ENTER THE FOUNDRY. But with the emergence of fabless chip companies, TSMC introduced a new business concept to the industry: the chip foundry. Last year TSMC, the leader in the field, had revenues of more than $5 billion, up 120%, from 1999 revenues of $2.27 billion. Its customer list is a veritable Who's Who of hot chip companies that eschew factories: Altera (ALTR ), Nvidia (NVDA ), Broadcom (BRCM ). TSMC produces every type of chip imaginable, from DRAM (dynamic random access memory, used in PCs) to CPUs (central processing unit, the main brain of a computer), to communications chips.

The company keeps costs extremely low while maintaining operating profits in the 35% range. Remember, this is no simple manufacturing process. Even the most basic chip goes through as many as 150 separate complex processes before it is finished. "They have perfected the art of making chips to such an extreme that almost no one else can do it as quickly and as error-free as they can," says Manoj Nadkarni, principal analyst of From its humble beginnings, TSMC now has a market capitalization of $47 billion and has increased revenue at an annual rate of 50% or greater for the last five years.

That's not to say the company is home free. Like all technology companies, it has been hit hard by the economic slowdown. Its plants are now running at only 40% of full capacity, a historic low for TSMC. That's due primarily to the slump in the chip cycle.

LOSING LESS. On the bright side, TSMC's production schedule looks a lot stronger than those of most of its rivals. Chartered Semiconductor (CHRT ), a Singapore-based company that's the world's third- largest chip foundry is using 30% of its plants' capacities, for instance. That's because Chartered, unlike TSMC, has a much higher percentage of integrated chip companies as customers. Those companies are using their own plants to manufacture what few chip orders they're getting. And while TSMC isn't running at full-tilt, it's losing far less money than its competitors.

Another problem: TSMC's low-capacity utilization is affecting the company's ability to expand. At the beginning of this year, TSMC founder Morris Chang expected to spend $3.8 billion on building new plants and upgrading existing ones -- an ambitious capital-expenditure plan. After several downgrades of that plan, the 2001 bill has fallen to $2.9 billion. That means when the chip cycle takes an upward turn, TSMC will be that much less prepared for it.
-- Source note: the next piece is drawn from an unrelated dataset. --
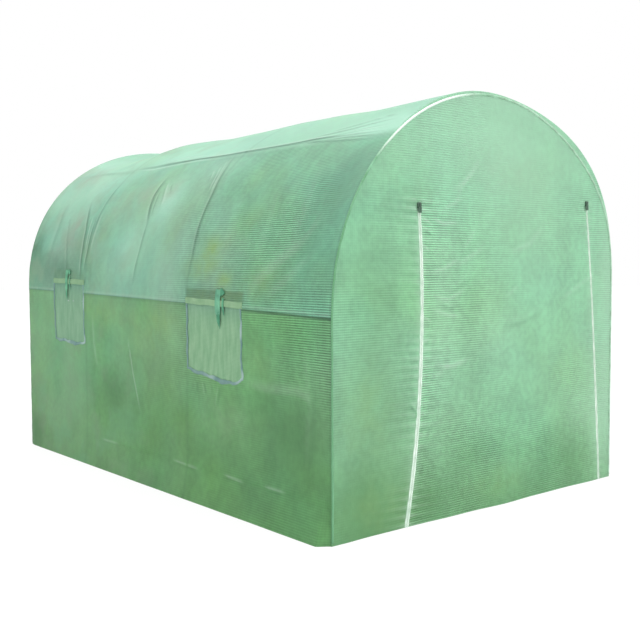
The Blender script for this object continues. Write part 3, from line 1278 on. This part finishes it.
class POLYTUNNEL_OT_windows(Step):
    """Window nets with their wavy hems and the pale band across the top of each."""

    bl_idname = "polytunnel.windows"
    bl_label = "Windows"

    def execute(self, context):
        sizes = settings("windows")
        net_stuff = net_material("Polyethylene insect net, pale green", sizes.net, "#9fc9a1", "#6c9d8b")
        hem_stuff = cloth_material(
            "Woven polypropylene hem tape, grey-blue", sizes.hem_tape, "#648987", "#c5dcd8", 0.005
        )
        band_stuff = cloth_material(
            "Coated polyester band, pale green", sizes.band_tape, "#7ba37c", "#a9c8a4", 0.005, weave=0.08
        )
        for side, mirror in SIDES:
            place, lapped = on_cover(mirror), on_cover(mirror, 0.0016)
            for title, (low, high), rise in zip(TITLES, WINDOWS, RISES):
                which = f"_{side}_{title}"
                net = window_net("window_net" + which, low, high, rise, place, mirror)
                hem = window_hem("window_hem" + which, low, high, rise, sizes.hem, place, mirror)
                band = window_band("window_band" + which, low, high, rise, sizes.band, lapped, not mirror)
                finish_piece(net, net_stuff, "insect_net", "window_nets_" + side)
                finish_piece(hem, hem_stuff, "window_hem", "window_hems_" + side)
                finish_piece(band, band_stuff, "window_hem", "window_hems_" + side)
        return {"FINISHED"}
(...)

An upturn will come -- the question is when. Right now, DRAM prices, the best forward indicator for the chip cycle, are close to all-time lows. An average wholesale price for a 128 Megabyte DRAM chip is about $4. At the end of 2000, that same chip cost as much as $6.50. But as DRAM manufacturers throughout the world shut down plants and stop building new ones, the excess supply should dry up within six months.

TSMC hopes the PC cycle will have started its upward turn by then, as computers featuring Intel's new Pentium 4 chip will start appearing. When that happens, the chip cycle will officially be out of its doldrums, and Taiwan Semiconductor should be feeling happy. It the upturn is delayed, then that would mean more suffering for TSMC shareholders.

TEMPTING NOW. Analysts expect the company to make 2 cents in earnings per share in the second quarter, which ends in June, on about $1 billion in revenue. That's a 95% drop from the same quarter last year, when the company made almost 35 cents per share, but it's still a profit in undeniably hard times. And for the entire year, analysts expect the company to make 29 cents per share, compared to 92 cents in 2000.

"It's a very profitable, well-run company," says Thomas Weisel Partners' Eric Ross. "It's hard to believe that you'll find a time when you can find it for a cheaper price than now." TSMC's stock price of around $20.50 is touching on all-time lows. Compare that to the beginning of 2000, when the chip cycle was near its top and TSMC's stock price reached $72. Despite his praise for the company, Ross has a hold rating on the stock.

If you subscribe to the investing discipline of buy low, sell high and want to catch the chip cycle on the low side, then now is the time to be investigating TSMC. Also, shares in the company could serve as a stand-in for the entire semiconductor industry, says Ross. "It has the effect in your portfolio of buying a semiconductor mutual fund, rather than just another stock," he points out.

All reasons why gutsy contrarians might want to strike while TSMC is down.